• _Exercise objective_
Emit the exact text of every line from the line with "zip(*points))), Vector(map(max, zip(*points)))" to the line with "obj.parent = empty", both ends included. No other output is expected.

• _Raw data_
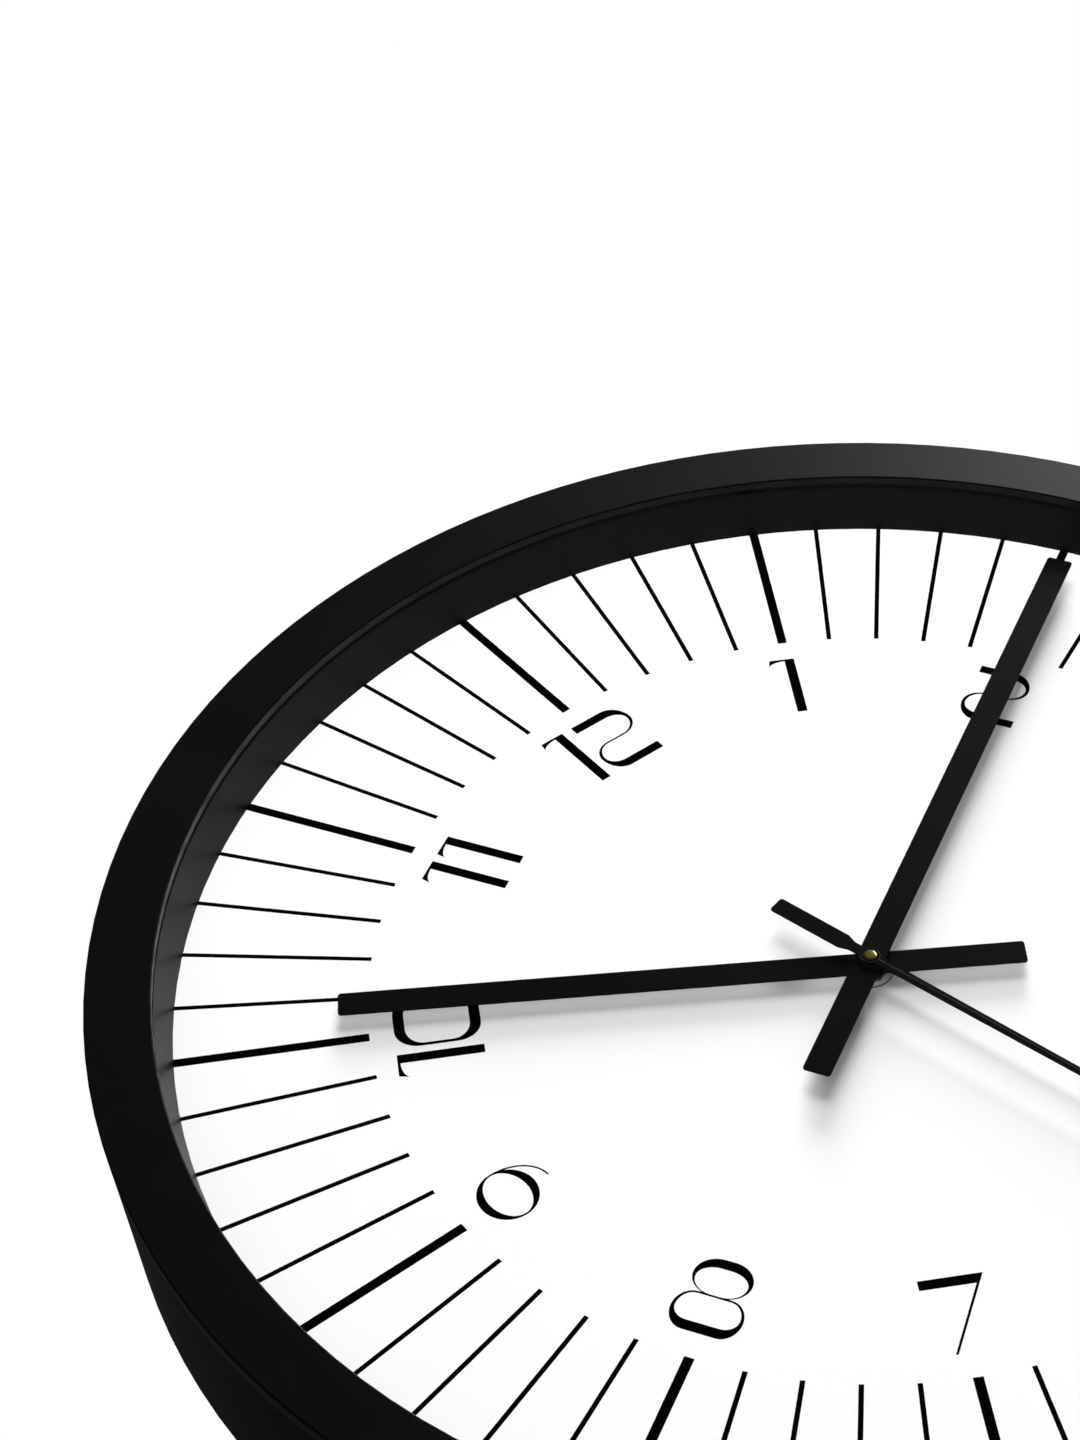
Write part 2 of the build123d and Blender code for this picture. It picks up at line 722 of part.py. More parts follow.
def make_intermediate_wheel():
    """Wheel driven by the rotor, with the pinion that drives the second wheel."""
    bottom = level(intermediate_wheel_level)
    top = level(second_wheel_level) + wheel_thickness + pinion_overhang
    phase = meshed_phase(rotor_pinion_teeth, intermediate_wheel_teeth, rotor_axis, intermediate_axis)
    wheel = toothed(intermediate_wheel_teeth, rotor_module, bottom, wheel_thickness, phase)
    pinion = toothed(intermediate_pinion_teeth, second_module, bottom, top - bottom)
    return place(wheel + pinion, intermediate_axis) + pivot(intermediate_axis)


def make_second_wheel():
    """Wheel and pinion pressed on the seconds arbor."""
    bottom = level(second_wheel_level)
    hub_bottom = floor_z + bearing_height + pivot_end_play
    pinion_top = level(minute_wheel_level) - wheel_gap
    phase = meshed_phase(intermediate_pinion_teeth, second_wheel_teeth, intermediate_axis, centre_axis)
    wheel = toothed(second_wheel_teeth, second_module, bottom, wheel_thickness, phase)
    pinion = toothed(second_pinion_teeth, third_module, bottom, pinion_top - bottom)
    hub = cylinder(arbor_diameter / 2 + hub_wall, hub_bottom, bottom)
    return wheel + pinion + hub - cylinder(arbor_diameter / 2 + seat_play, hub_bottom - 1, pinion_top + 1)


def make_second_arbor():
    """Steel arbor from the floor bearing to the second hand's cap."""
    top = second_hand_top_z + hub_above_hand - hub_wall_above_arbor
    return cylinder(arbor_diameter / 2, floor_z, top)


def make_third_wheel():
    """Wheel driven by the seconds pinion, with the pinion that drives the minute wheel."""
    bottom = level(third_wheel_level)
    top = level(minute_wheel_level) + wheel_thickness + pinion_overhang
    phase = meshed_phase(second_pinion_teeth, third_wheel_teeth, centre_axis, third_axis)
    wheel = toothed(third_wheel_teeth, third_module, bottom, wheel_thickness, phase)
    pinion = toothed(third_pinion_teeth, minute_module, bottom, top - bottom)
    return place(wheel + pinion, third_axis) + pivot(third_axis)


def make_minute_wheel():
    """Centre wheel, minute pinion and the tube that carries the minute hand."""
    bottom = level(minute_wheel_level)
    pinion_top = level(hour_wheel_level) - wheel_gap
    tube_top = dial_face_z + minute_hand_top + tube_above_hand
    phase = meshed_phase(third_pinion_teeth, minute_wheel_teeth, third_axis, centre_axis)
    wheel = toothed(minute_wheel_teeth, minute_module, bottom, wheel_thickness, phase)
    pinion = toothed(minute_pinion_teeth, transfer_module, bottom, pinion_top - bottom)
    shaft = cylinder(minute_tube_diameter / 2, bottom, tube_top)
    return wheel + pinion + shaft - cylinder(arbor_diameter / 2 + running_play, bottom - 1, tube_top + 1)


def make_transfer_wheel():
    """Minute-to-hour transfer wheel, whose arbor passes out of the back for setting."""
    bottom = level(transfer_wheel_level)
    top = level(hour_wheel_level) + wheel_thickness + pinion_overhang
    hub_bottom = floor_z + bearing_height + pivot_end_play
    phase = meshed_phase(minute_pinion_teeth, transfer_wheel_teeth, centre_axis, transfer_axis)
    wheel = toothed(transfer_wheel_teeth, transfer_module, bottom, wheel_thickness, phase)
    pinion = toothed(transfer_pinion_teeth, hour_module, bottom, top - bottom)
    hub = cylinder(transfer_pivot_diameter / 2 + transfer_hub_wall, hub_bottom, bottom)
    arbor_bottom = movement_back_z - knob_gap - knob_thickness + knob_face_wall
    arbor = cylinder(transfer_pivot_diameter / 2, arbor_bottom, ceiling_z)
    return place(wheel + pinion + hub + arbor, transfer_axis)


def make_setting_knob():
    """Fluted thumb wheel on the transfer wheel's arbor, behind the movement."""
    bottom = movement_back_z - knob_gap - knob_thickness
    top = movement_back_z - knob_gap
    knob = cylinder(knob_diameter / 2, bottom, top)
    flute = cylinder(knob_flute_radius, bottom - 1, top + 1, (knob_diameter / 2 + knob_flute_offset, 0))
    knob -= around(flute, knob_flutes)
    knob -= cylinder(transfer_pivot_diameter / 2 + seat_play, bottom + knob_face_wall, top + 1)
    return place(knob, transfer_axis)


def make_hour_wheel():
    """Hour wheel and the tube that carries the hour hand."""
    bottom = level(hour_wheel_level)
    hub_top = ceiling_z - bushing_flange_wall - wheel_gap
    tube_top = dial_face_z + hour_hand_top + tube_above_hand
    phase = meshed_phase(transfer_pinion_teeth, hour_wheel_teeth, transfer_axis, centre_axis)
    wheel = toothed(hour_wheel_teeth, hour_module, bottom, wheel_thickness, phase)
    hub = cylinder(hour_tube_diameter / 2 + hub_wall, bottom, hub_top)
    shaft = cylinder(hour_tube_diameter / 2, bottom, tube_top)
    bore = cylinder(minute_tube_diameter / 2 + running_play, bottom - 1, tube_top + 1)
    return wheel + hub + shaft - bore


# ---------------------------------------------------------------- motor and circuit
stator_left = coil_centre_x - coil_length / 2 - bobbin_flange_wall - stator_leg
stator_right = coil_centre_x + coil_length / 2 + bobbin_flange_wall + stator_leg
core_top_z = level(stator_level)
coil_z = core_top_z - core_thickness / 2
coil_centre_y = inner_half - coil_wall_gap - bobbin_flange_diameter / 2


def make_stator():
    """Soft-iron plate around the rotor magnet, with a leg up to each end of the coil's core."""
    bottom = level(stator_level)
    top = bottom + stator_thickness
    low = rotor_axis[1] - stator_bar / 2
    hole_radius = magnet_diameter / 2 + stator_hole_gap
    leg_top = coil_centre_y + core_height / 2 + stator_lap
    plate = block(stator_left, stator_right, low, low + stator_bar, bottom, top)
    plate += cylinder(hole_radius + stator_ring_wall, bottom, top, rotor_axis)
    plate += block(stator_left, stator_left + stator_leg, low, leg_top, bottom, top)
    plate += block(stator_right - stator_leg, stator_right, low, leg_top, bottom, top)
    return plate - cylinder(hole_radius, bottom - 1, top + 1, rotor_axis)


def along_x(radius, x0, x1, y, z):
    """Cylinder along x between two places."""
    return Pos((x0 + x1) / 2, y, z) * Rot(0, 90, 0) * Cylinder(radius, x1 - x0)


def make_coil_core():
    """Iron bar through the coil, which laps behind both stator legs."""
    y0 = coil_centre_y - core_height / 2
    y1 = coil_centre_y + core_height / 2
    x0 = stator_left + core_end_inset
    x1 = stator_right - core_end_inset
    return block(x0, x1, y0, y1, core_top_z - core_thickness, core_top_z)


def make_coil_bobbin():
    """Bobbin with two round flanges and a rectangular hole for the core."""
    x0 = coil_centre_x - coil_length / 2
    x1 = coil_centre_x + coil_length / 2
    tube_part = along_x(bobbin_tube_diameter / 2, x0, x1, coil_centre_y, coil_z)
    left = along_x(bobbin_flange_diameter / 2, x0 - bobbin_flange_wall, x0, coil_centre_y, coil_z)
    right = along_x(bobbin_flange_diameter / 2, x1, x1 + bobbin_flange_wall, coil_centre_y, coil_z)
    half_y = core_height / 2 + core_play
    half_z = core_thickness / 2 + core_play
    hole = Pos(coil_centre_x, coil_centre_y, coil_z) * Box(2 * coil_length, 2 * half_y, 2 * half_z)
    return tube_part + left + right - hole


def make_coil_winding():
    """Copper winding as one hollow cylinder between the flanges."""
    x0 = coil_centre_x - coil_length / 2
    x1 = coil_centre_x + coil_length / 2
    winding = along_x(winding_diameter / 2, x0, x1, coil_centre_y, coil_z)
    return winding - along_x(bobbin_tube_diameter / 2 + seat_play, x0 - 1, x1 + 1, coil_centre_y, coil_z)


board_right = inner_half - contact_gap - contact_thickness - contact_gap - board_gap
board_left = board_right - board_width
board_top_z = level(board_level) + board_thickness


def make_circuit_board():
    """Small circuit board on two posts of the movement's rear half."""
    return block(board_left, board_right, board_bottom, board_bottom + board_height,
                 level(board_level), board_top_z)


def make_quartz_crystal():
    """Cylindrical quartz crystal can lying on the board."""
    radius = crystal_diameter / 2
    x = board_left + board_width / 2
    y = board_bottom + board_height * crystal_share
    can = Pos(x, y, board_top_z + radius) * Rot(90, 0, 0) * Cylinder(radius, crystal_length)
    return chamfer(can.edges().filter_by(GeomType.CIRCLE).sort_by(Axis.Y)[-1], crystal_edge)


def make_driver_chip():
    """Resin dome over the driver chip."""
    centre = (board_left + board_width / 2, board_bottom + board_height * chip_share)
    dome = cylinder(chip_diameter / 2, board_top_z, board_top_z + chip_height, centre)
    rim = dome.edges().filter_by(GeomType.CIRCLE).sort_by(Axis.Z)[-1]
    return chamfer(rim, chip_edge)


# ---------------------------------------------------------------- battery and contacts
def lead_z():
    """Lower and upper edge of the contact leads."""
    return level(lead_level), level(lead_level) + lead_width


def make_positive_contact():
    """Flat plate at the battery's nub, with a lead up to the board's side."""
    x1 = inner_half - contact_gap
    x0 = x1 - contact_thickness
    y0 = battery_y - contact_width / 2
    z0, z1 = lead_z()
    plate = block(x0, x1, y0, y0 + contact_width, level(contact_bottom_level), ceiling_z - contact_top_gap)
    return plate + block(x0, x1, battery_y, board_bottom + lead_lap, z0, z1)


def make_negative_contact():
    """Plate with a bowed spring tongue, and a lead round the bay wall to the board."""
    x0 = -inner_half + contact_gap
    x1 = x0 + contact_thickness
    y0 = battery_y - contact_width / 2
    z0, z1 = lead_z()
    plate = block(x0, x1, y0, y0 + contact_width, level(contact_bottom_level), ceiling_z - contact_top_gap)
    crest = battery_left - tongue_gap
    inner = tongue_span / 2
    outer = inner + tongue_foot
    inner_crest = crest - contact_thickness
    bow = ThreePointArc((x1, battery_y - inner), (inner_crest, battery_y), (x1, battery_y + inner))
    back = ThreePointArc((x1, battery_y - outer), (crest, battery_y), (x1, battery_y + outer))
    first_foot = Line((x1, battery_y - inner), (x1, battery_y - outer))
    second_foot = Line((x1, battery_y + inner), (x1, battery_y + outer))
    tongue_face = make_face([bow, back, first_foot, second_foot])
    tongue = Pos(0, 0, battery_z - tongue_width / 2) * extrude(tongue_face, tongue_width)
    lead_y = bay_top + bay_wall + lead_wall_gap
    lead = block(x0, x1, battery_y, lead_y + contact_thickness, z0, z1)
    lead_end = board_left + board_width / 2
    lead += block(x0, lead_end, lead_y, lead_y + contact_thickness, z0, z1)
    lead += block(lead_end - contact_thickness, lead_end, lead_y, board_bottom - board_gap, z0, z1)
    return plate + tongue + lead


def make_battery_cell():
    """AA-size cell: can, nub and the flat of the other end."""
    shoulder = battery_right - battery_nub_length
    can = along_x(battery_radius, battery_left, shoulder, battery_y, battery_z)
    can = chamfer(can.edges().filter_by(GeomType.CIRCLE), battery_edge)
    nub = along_x(battery_nub_diameter / 2, shoulder - battery_edge, battery_right, battery_y, battery_z)
    return can + nub


makers = {
    "case_ring": make_case_ring,
    "clear_lens": make_clear_lens,
    "inner_ring": make_inner_ring,
    "dial_plate": make_dial_plate,
    "rear_cover": make_rear_cover,
    "movement_well": make_movement_well,
    "press_ring": make_press_ring,
    "rear_cover_screws": make_rear_cover_screws,
    "movement_front_case": make_movement_front_case,
    "movement_rear_case": make_movement_rear_case,
    "threaded_bushing": make_threaded_bushing,
    "dial_gasket": make_dial_gasket,
    "dial_washer": make_dial_washer,
    "hex_nut": make_hex_nut,
    "hour_hand": make_hour_hand,
    "minute_hand": make_minute_hand,
    "second_hand": make_second_hand,
    "second_hand_hub": make_second_hand_hub,
    "rotor_pinion": make_rotor_pinion,
    "rotor_magnet": make_rotor_magnet,
    "intermediate_wheel": make_intermediate_wheel,
    "second_wheel": make_second_wheel,
    "second_arbor": make_second_arbor,
    "third_wheel": make_third_wheel,
    "minute_wheel": make_minute_wheel,
    "transfer_wheel": make_transfer_wheel,
    "setting_knob": make_setting_knob,
    "hour_wheel": make_hour_wheel,
    "stator": make_stator,
    "coil_core": make_coil_core,
    "coil_bobbin": make_coil_bobbin,
    "coil_winding": make_coil_winding,
    "circuit_board": make_circuit_board,
    "quartz_crystal": make_quartz_crystal,
    "driver_chip": make_driver_chip,
    "positive_contact": make_positive_contact,
    "negative_contact": make_negative_contact,
    "battery_cell": make_battery_cell,
}


def export_all():
    """Stand every piece up as the clock hangs and write one STEP file per piece."""
    os.makedirs("parts", exist_ok=True)
    stand_up = Rot(90, 0, 0)
    for name, make in makers.items():
        export_step(stand_up * make(), f"parts/{name}.step")


export_all()
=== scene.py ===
"""Studio scene of a round black wall clock with a white dial and bar hands."""

import logging
import math
from dataclasses import dataclass, field
from enum import Enum
from typing import Callable, Iterable

import bpy
from mathutils import Euler, Matrix, Vector


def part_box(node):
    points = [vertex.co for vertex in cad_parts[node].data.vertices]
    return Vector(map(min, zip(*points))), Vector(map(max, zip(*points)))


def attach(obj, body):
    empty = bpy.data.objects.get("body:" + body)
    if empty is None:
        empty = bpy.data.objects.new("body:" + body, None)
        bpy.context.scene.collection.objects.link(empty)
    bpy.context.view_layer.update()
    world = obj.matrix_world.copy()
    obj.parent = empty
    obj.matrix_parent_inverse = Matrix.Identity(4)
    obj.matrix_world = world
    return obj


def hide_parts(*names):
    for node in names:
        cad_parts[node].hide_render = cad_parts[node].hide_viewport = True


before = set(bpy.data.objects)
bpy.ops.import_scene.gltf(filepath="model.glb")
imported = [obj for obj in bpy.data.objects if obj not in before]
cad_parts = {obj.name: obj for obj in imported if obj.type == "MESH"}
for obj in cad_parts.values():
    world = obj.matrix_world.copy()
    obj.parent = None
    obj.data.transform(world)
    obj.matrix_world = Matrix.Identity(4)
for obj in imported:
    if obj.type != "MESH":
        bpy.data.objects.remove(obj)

logging.basicConfig(level=logging.INFO, format="%(message)s")
log = logging.getLogger("clock")

MM = 0.001
DEGREES_PER_MINUTE = 6.0
DEGREES_PER_HOUR = 30.0
ROUND_SIDES = 64
Pair = Point = tuple[float, float]
Triple = tuple[float, float, float]
Colour = tuple[float, float, float, float]
Piece = bpy.types.Object
Socket = bpy.types.NodeSocket


class Body(str, Enum):
    """Rigid bodies of the clock that pieces ride on."""

    CASE = "case"
    SECONDS = "second_train"
    KNOB = "transfer"
    BATTERY = "battery"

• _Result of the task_
    return Vector(map(min, zip(*points))), Vector(map(max, zip(*points)))


def attach(obj, body):
    empty = bpy.data.objects.get("body:" + body)
    if empty is None:
        empty = bpy.data.objects.new("body:" + body, None)
        bpy.context.scene.collection.objects.link(empty)
    bpy.context.view_layer.update()
    world = obj.matrix_world.copy()
    obj.parent = empty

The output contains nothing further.